У нас любят злоупотреблять словом «подвиг», возводить в ранг героического обыденный, добросовестный труд. И все же, когда я думаю о работе С. Апта над этим романом, слово «подвиг» щекочет язык. В свое время сходную работу проделали над Прустом А. Франковский и А. Федоров, пожалуй, труд Апта еще тяжелее. У Роберта Музиля нет прустовских необъятных периодов, но у него фраза зачастую не имеет твердой опоры, ибо подлежащее прячется, словно иголка в стоге сена. С. Апт почти всегда эту иголку находит.

А кончить я хочу словами Томаса Манна: «Не будьте косны и робки! Читайте этот великий роман! Пусть сделает вас светлее, веселее, свободнее его целомудренное остроумие, его красочная духовность…»

Элли и Панос

Знаменитый английский ученый Джон Бернал говорил: «Жизнь, подобно Афродите, родилась из пены морской». Так просто, мудро и поэтично был расшифрован древнегреческий миф о богине любви и красоты Афродите-Киприде, явившейся в молодой мир с накатом морской волны на каменистый берег. Родилась Афродита возле острова Киферы, но в истоме медленного пробуждения была отнесена ветром на Кипр, где обрела мускулистую силу вертикали.

Жизнь родилась из предвечного океана, говорит наука. То же утверждает на своем языке миф, ведь основа жизни — любовь, а дарящая богам и смертным любовь Афродита явилась из царства Посейдона. Страсть пронизала безлюбый мир, который, познав блаженное таинство соединения, принялся упоенно творить все новые и новые формы жизни.

Мы едем на машине из Лимасола в Пафос, и нам не миновать того заветного места, где прекраснейшая вышла из пены морской. Хочется сдержать бег нетерпеливого коня — старенького «Вольво» и приглядеться к окружающему: пологим зеленым холмам справа от дороги, долине — слева, к встающему за ней и быстро расцеживающемуся утреннему туману, сквозь который уже проблескивает морская вода. Но останавливаться нельзя, тем паче сворачивать с дороги, хотя бы к кювету: в территорию суверенного государства Кипр врезалась английская военная база Акротири. Бывшие хозяева Кипра, уходя, отторгли от небольшой страны два немалых куска ее тела, два шмата кровоточащей плоти. И в памяти возникает шекспировский ростовщик Шейлок, готовый вырезать кусок мяса из тела благородного венецианского купца Антонио за долг, который тот не сумел вовремя вернуть. Англичане куда омерзительнее Шейлока — Кипр им ничего не должен, напротив, это они в неоплатном долгу перед Кипром, из которого восемьдесят лет тянули соки, да и аппетит их вдвое превосходит шейлоковский. Как известно, жадный ростовщик ничего не получил, сраженный хитроумными доводами добровольной адвокатесы Порции, но современные шейлоки безнадежно глухи к соображениям справедливости, разума, чести и естественного человеческого права, их ничуть не смущает дикость того обстоятельства, что один европейский народ захватил землю другого европейского древнейшей цивилизации народа, в нравственную основу которого заложено благородное миролюбие.

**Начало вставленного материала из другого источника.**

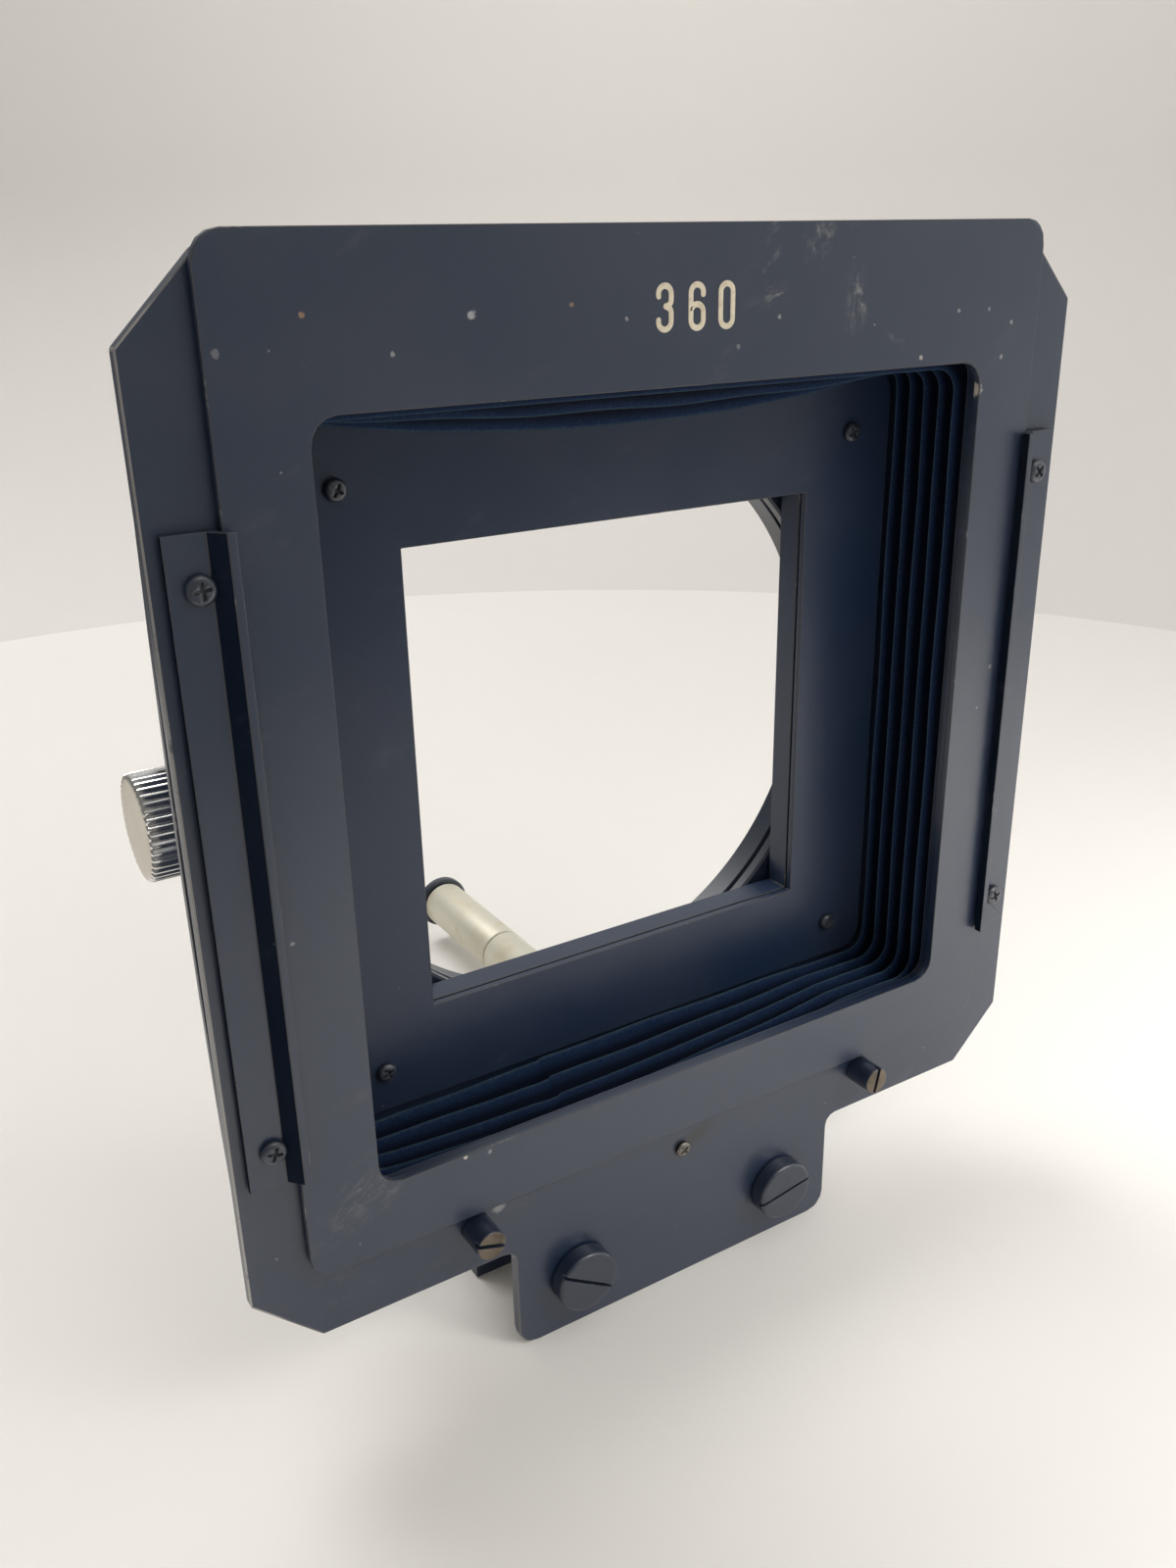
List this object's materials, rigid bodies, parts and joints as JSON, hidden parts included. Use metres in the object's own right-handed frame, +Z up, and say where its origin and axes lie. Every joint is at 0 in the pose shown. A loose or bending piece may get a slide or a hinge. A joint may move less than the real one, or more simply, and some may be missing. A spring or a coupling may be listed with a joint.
{
  "type": "bellows lens hood",
  "caption": "Square bellows lens hood: a framed drop-in mask slides on two rods in front of a rotating lens adapter ring held by a knurled clamp knob.",
  "frame": {"origin": "on the floor under the middle of the object's box", "axes": "+Z up, +Y back along the rods from the mask towards the camera, +X to the right as seen from in front of the mask"},
  "size_m": [0.1136, 0.1082, 0.1297],
  "materials": {
    "black_paint": "satin, a little worn at the edges",
    "black_anodised": "satin black anodised",
    "black_steel": "blackened",
    "chrome": "polished with a satin end face",
    "satin_chrome": "satin",
    "worn_brass": "blackened and worn bright on the faces",
    "brass": "turned",
    "spring_steel": "bright",
    "bellows_cloth": "matt black cloth, pleated",
    "nylon": "moulded"
  },
  "bodies": {
    "rear": {"rear_frame": "black_paint", "aperture_plate": "black_paint", "plate_screw_lower_left": "black_steel", "plate_screw_upper_left": "black_steel", "plate_screw_lower_right": "black_steel", "plate_screw_upper_right": "black_steel", "ring_housing": "black_anodised", "housing_screw_1": "black_steel", "housing_screw_2": "black_steel", "housing_screw_3": "black_steel", "housing_screw_4": "black_steel", "rod_carriage": "black_paint", "carriage_screw_left": "black_steel", "carriage_screw_right": "black_steel", "rod_bush_front_left": "brass", "rod_bush_front_right": "brass", "rod_bush_rear_left": "brass", "rod_bush_rear_right": "brass", "friction_pad_left": "nylon", "friction_pad_right": "nylon", "pad_spring": "spring_steel", "bellows": "bellows_cloth"},
    "front": {"front_frame": "black_paint", "backing_frame": "black_paint", "guide_strip_left": "black_paint", "guide_strip_right": "black_paint", "strip_screw_lower_left": "black_steel", "strip_screw_upper_left": "black_steel", "strip_screw_lower_right": "black_steel", "strip_screw_upper_right": "black_steel", "stop_pin_left": "worn_brass", "stop_pin_right": "worn_brass", "centre_screw": "worn_brass", "rod_screw_left": "black_anodised", "rod_screw_right": "black_anodised", "rod_left": "satin_chrome", "rod_right": "satin_chrome", "rod_extension_left": "satin_chrome", "rod_extension_right": "satin_chrome", "rod_stop_left": "black_anodised", "rod_stop_right": "black_anodised"},
    "mask": {"mask_plate": "black_paint"},
    "adapter": {"adapter_ring": "black_anodised"},
    "shoe": {"clamp_shoe": "nylon"},
    "knob": {"clamp_knob": "chrome", "clamp_screw": "spring_steel"}
  },
  "joints": [
    {"name": "bellows_extension", "type": "slide", "parent": "rear", "child": "front", "axis": [0, -1, 0], "range_m": [-0.003, 0.045], "deforming": ["bellows"]},
    {"name": "mask_slide", "type": "slide", "parent": "front", "child": "mask", "axis": [0, 0, 1], "range_m": [0, 0.107]},
    {"name": "adapter_turn", "type": "hinge", "parent": "rear", "child": "adapter", "pos_m": [0, -0.0292, 0.0717], "axis": [0, 1, 0], "continuous": true},
    {"name": "shoe_slide", "type": "slide", "parent": "rear", "child": "shoe", "axis": [-1, 0, 0], "range_m": [0, 0.0005]},
    {"name": "knob_turn", "type": "hinge", "parent": "shoe", "child": "knob", "pos_m": [-0.0502, -0.03025, 0.0717], "axis": [-1, 0, 0], "range_deg": [0, 360]}
  ],
  "couplings": [
    {"joint": "knob_turn", "follows": "shoe_slide", "rad_per_m": 12566}
  ]
}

Волнистый, плавный, как-то нежно и округло сопрягающийся пейзаж испещрили жесткие геометрические фигуры английских коттеджей, военных сооружений, казарм, теннисных кортов, спортивных площадок для игры в бейсбол и регби. Рыжие, — может, они кажутся такими в утреннем освещении? — веснушчатые по красноватой, не загорелой, а обожженной коже подростки беспечально отмахивают битой сильно пущенный бейсбольный мяч, потом бегут, работая локтями, другие дерутся и пашут носом землю во славу кожаной груши. А вот и английский патрульный «джип» обочь шоссе, солдаты в серых армейских рубахах, черно пропотевших в подмышках и по хребту, курят, оплевывая близлежащую природу, пьют кока-колу из горла, закидывая голову и ерзая кадыком, и даже тень сомнения в законности их пребывания на чужой земле не туманит бледно-голубого безмятежно-идиотического взгляда.

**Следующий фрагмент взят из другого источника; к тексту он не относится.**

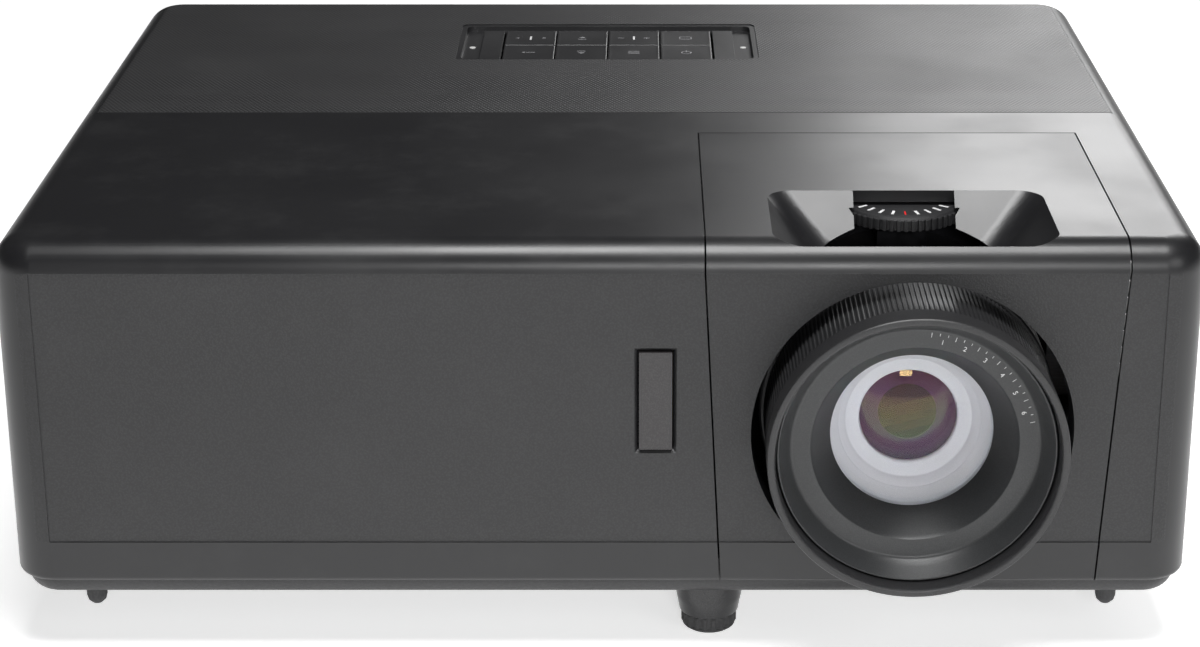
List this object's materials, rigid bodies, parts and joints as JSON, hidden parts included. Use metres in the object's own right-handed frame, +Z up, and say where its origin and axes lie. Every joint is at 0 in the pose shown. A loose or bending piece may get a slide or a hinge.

Противно было видеть эту военную шпану на пути к Афродите.

Мы миновали указатель границы оккупированной территории, и через некоторое время впереди вычернилась скала, у подножия которой, как нам уже сообщили, морская волна вынесла златокудрую богиню. Еще один легкий удар по нервам: на обрыве, прямо над заветным местом, стоял грузовичок-фургон с итальянским мороженым. Приторный эрзац шоколадного, фисташкового, малинового, абрикосового и кофейного цвета спирально вытекал из краников и заполнял вафельные стаканчики в черно-волосатых руках мороженщика, совершившего свое маленькое оккупационное кощунство в священном месте.